Right, and irrelevant.

> > > I know this is bad, but do you see a way to make the compiler issue
> > > clear warnings or errors for such "accidential" unaligned accesses?
> > 
> > No, but we could make checkpatch complain about it pretty easily I bet.
> 
> I'm not quite convinced that checkpatch would detect all cases --
> granted, it could detect "packed" attributes, but not all "packed"
> structs are Bad(tm), and besides, not all unaligned accesses are due to
> packed structures (bad pointer arithmetic is also a good candidate, one
> which results from code semantics, not source).

Right.  But it's like the warnings about volatile and typedef.  There's
exceptions (see above), but when we see it we need to question it.  And
people doing stupid things to pointers isn't a good excuse and probably
not even something that would be fixedup with -mno-unaligned-access.

> > > > The problem is that __packed means we can see this problem whenever its
> > > > used.  This is the design practice we need to be wary of, and make sure
> > > > we're coding to an unfortunate reality rather than misoptimizing things.
> > > 
> > > __packed should be strictly forbidden everywhere except where mandated
> > > by definitions for example of protocol implementations etc.  And even
> > > there I tend to consider it wrong to use 32 or 16 bit types for data
> > > fields that are misaligned (assum=ing the whole data structure is
> > > properly aligned).
> > 
> > I agree we shouldn't use __packed without a good reason.  And I don't
> > think we've got many no-reason uses right now but I'm all in favor of
> > dropping them and keeping an eye on new users.  The problem is that
> > unless we do something, any of the valid and we aren't going to / can't
> > change them __packed structs will be the next place things blow up when
> > gcc optimizes things in a new (and valid based on what we've told it!)
> > way.
> 
> Which is precisely why the solution is to tell GCC not to optimize, by
> telling it to use explicitly unaligned accesses for the data which we
> want to bypas normal C alignment rules.

No.  The solution is to tell the compiler which optimizations it can,
and cannot use.  If we stop telling it that native unaligned accesses
work it won't decide to make use of those optimizations.
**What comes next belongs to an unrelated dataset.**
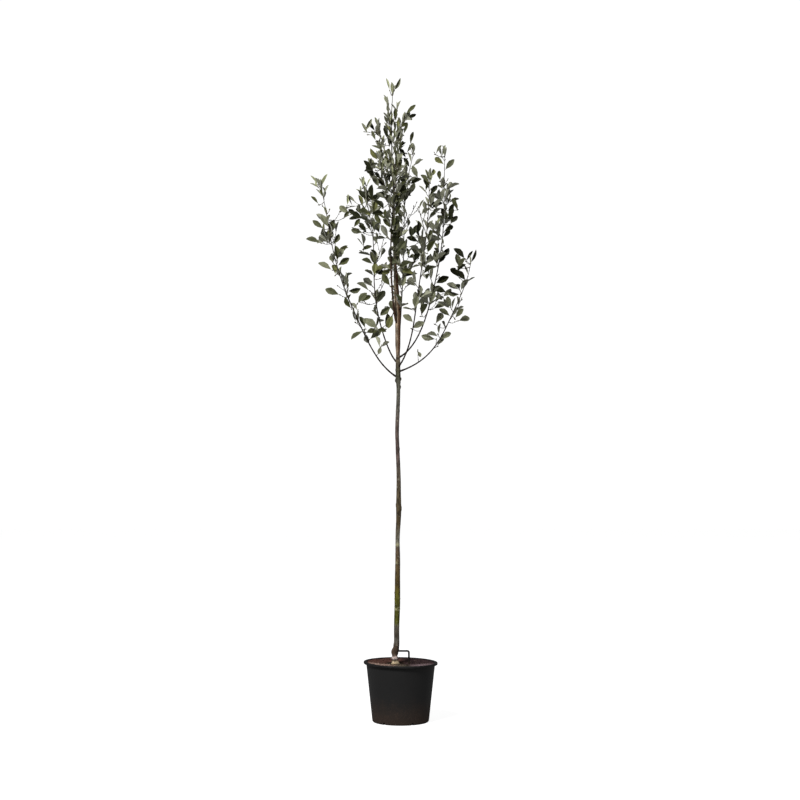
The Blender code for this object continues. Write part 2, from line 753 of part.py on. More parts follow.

> > > > > Regarding the EFI code, there was a patch submitted (see the thread you
> > > > > have pointed me to) which had the proper unaligned access macros and
> > > > > thus did not require -mno-unaligned-access for this file, and certainly
> > > > > does not require it for the whole of ARM.
> > > >
> > > > Right, the EFI patch takes valid code and makes it differently valid.
> > > 
> > > Takes valid code?  But would this original code run on an architecture
> > > where any unaligned access causes a machine check?  My understanding
> > > is it doesn't?
> > 
> > It would run because being __packed gcc would know to do the right thing
> > on that architecture.
> 
> It is true that GCC might change behavior in the future and break
> things on us; after all, that's what 4.7 did with ARMv7 and native
> unaligned accesses. But then, we should expect GCC possibly doing it
> again in the future for new targets, causing packed code to break on
> us, unless we explicitly tell it not to by stating where unaligned
> accesses should be performed.

You're saying that in the future gcc might start generating broken code
for a platform, but that it would not be a gcc bug?  Lets step back and
remember what exactly gcc did.

They decided that (and added support, and optimizations around) given
that ARMv6 and later can do native unaligned accesses, they would assume
that when generating for those targets, that feature would be enabled.
The Linux Kernel decided "OK, lets set that bit in hardware".  We
decided "lets not set that bit in hardware, and do other things too".

I've decided that we made the wrong choice here and we should go with
"no native unaligned access support on ARM".  This puts us back to how
things were prior to GCC adding support for optimizing around native
unaligned access support.  This does not change (nor does our current
behavor!) how to deal with broken hardware or broken software.